It depends what this 'small fee' for iKVM is. Generally I don't like to go without IPMI for personal stuff, but in a production environment definately not unless I've got some really quick remote hands that can do stuff. ;-)


----------



## Magiobiwan (Aug 3, 2013)

I consider it to be a very important thing to have. I coughed up the $20 for a DRAC for a PowerEdge I have Colo'ed because it didn't come with one. DRAC is VERY nice to have. And DRAC is basically IPMI, just with a different name.


----------



## splitice (Aug 3, 2013)

Either IPMI or quick (<10m) access to KVM is a must for me.

Usually this rules out remote hands attaching a KVMoIP unit.


----------



## concerto49 (Aug 3, 2013)

Thanks for the replies. 1 observation regarding "I need IPMI" seems to be providers and/or those that work there. Those that say it's fine tend to be consumers


----------



## wlanboy (Aug 3, 2013)

concerto49 said:


> "I need IPMI" seems to be providers and/or those that work there. Those that say it's fine tend to be consumers


Might be true. First cannot wait for response times - second are used to wait a view hours until the fire brigade arrives.


----------



## shawn_ky (Aug 3, 2013)

As a consumer, as long as it isn't mission critical, then no biggie.. but then, I wouldn't be using a budget server for mission critical, so it comes down to you are going to get what you pay for...


----------



## NodeBytes (Aug 3, 2013)

I am a consumer. I would never order a server without IPMI of some form. If my server goes down I need to be able to get it back up asap. Right now my server doesn't have IPMI but it will as soon as my provider gets the switch for it setup.


----------



## mikho (Aug 3, 2013)

concerto49 said:


> Thanks for the replies. 1 observation regarding "I need IPMI" seems to be providers and/or those that work there.
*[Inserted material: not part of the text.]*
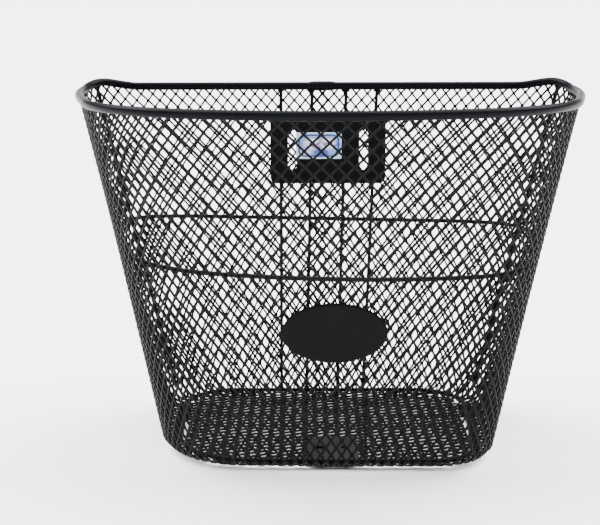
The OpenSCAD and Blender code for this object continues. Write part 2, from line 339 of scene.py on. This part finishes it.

Those that say it's fine tend to be consumers


If I would run anything where I am not the only user, something like shared hosting or similar then a IPMI/drac/ILO or whatever it's called is a "must". 

When it comes to personal stuff that is not sensitive to a couple of hours/days downtime then it's of no importance.


So as with most questions asked in this business, the answer is "it depends on what it's supposed to do"


----------



## Patrick (Aug 3, 2013)

Always nice to have IPMI or KVM at the very least for the ability to have access to server if something messes up


----------



## AlexBarakov (Aug 4, 2013)

As long as remote reinstall and remote reboot are options, no need for IPMI. Also it would be good to have some KVM on-site and just sell time on it.


----------



## VPSCorey (Aug 6, 2013)

IPMI is best, but with it you have to maintain a VPN network or expose them publically to the customer.  Little overhead at first, but less requests on the back end.


----------